Он родился в полтавской деревне, в семье столярных дел мастера, к которому за помощью обращалась вся округа. От отца унаследовал удивительную порядочность и необычайно ответственное, какое-то самосжигающее отношение к труду. Еще сохранял, при всем своем умении пробивать самые невероятные проекты и замыслы, детскую мечтательность. И был, невзирая на свое знание и понимание жизни, очень раним.
Те, кто рос рядом с Николаем, вспоминают: в детстве он все время что-то мастерил и изобретал. Потом, после армии, поступил в Институт стран Азии и Африки, изучил японский, стал бывать за границей тогда, когда другим это и не снилось. Семья, жена Вера, неизменная опора во всех его начинаниях, двое сыновей. Живи да радуйся.
Но он был совершенно другим. Сам придумывал себе почти непреодолимые препятствия и их преодолевал. Писал картины, стал членом Союза художников, создал целый цикл медалей. Организовал в Японии выставки российских художников и гастроли нашего балета. И кто знает, что еще придумал бы и сотворил, если б не заворожил его сразу, с первого взгляда на полотна, талант Андрея Поздеева.
Наверное, они не могли не сойтись. Оба были художниками, оба выросли вне столиц и познали своей кожей жизнь такую, как она есть, - грубую, жестокую и все-таки прекрасную. Оба ненавидели агрессивное хамство и серую посредственность, правившие тогда бал в России. Оба были очень щедрыми людьми, всегда первыми приходившими на помощь.
И еще оба были очень тщательны в работе. Андрей Геннадьевич долго грунтовал холсты, готовил краски. Готовясь к выставкам или показам, вникал буквально во все. И то же можно сказать о Николае Ткаченко. Сам делал рамы для картин, упаковывал их, следил за развеской. А как он готовил альбомы! В своей мастерской в Лопухинском переулке раскладывал по полу бесчисленное количество фотографий и слайдов, иногда до утра раздумывая, что за чем в какой последовательности должно быть опубликовано. Статьи заказывал лучшим искусствоведам, которые не могли не откликнуться на его просьбы.
Казалось, что он вообще не умеет отдыхать. Зная "одну, но пламенную страсть" - достойно представить наследие Поздеева, Ткаченко никак не мог вырвать времени для собственного творчества. Ему было всего пятьдесят один, когда он ушел из жизни.

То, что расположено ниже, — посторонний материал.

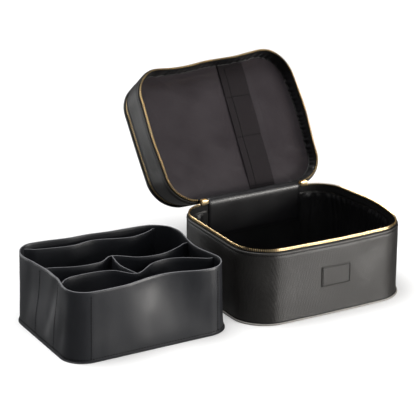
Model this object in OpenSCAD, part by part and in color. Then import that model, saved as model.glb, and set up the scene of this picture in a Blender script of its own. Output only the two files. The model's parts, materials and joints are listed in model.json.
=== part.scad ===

"Хоронят деда Данилу. Мне очень жаль деда. Он и не хворал, а просто пришел с базара домой, лег на свою деревянную кровать и помер", - вспоминал Андрей Геннадьевич свое детство. Записью этого рассказа открывается последний том "Мира Андрея Поздеева". Так и Николай Григорьевич. Он просто немного остановился, чтобы наконец отдохнуть.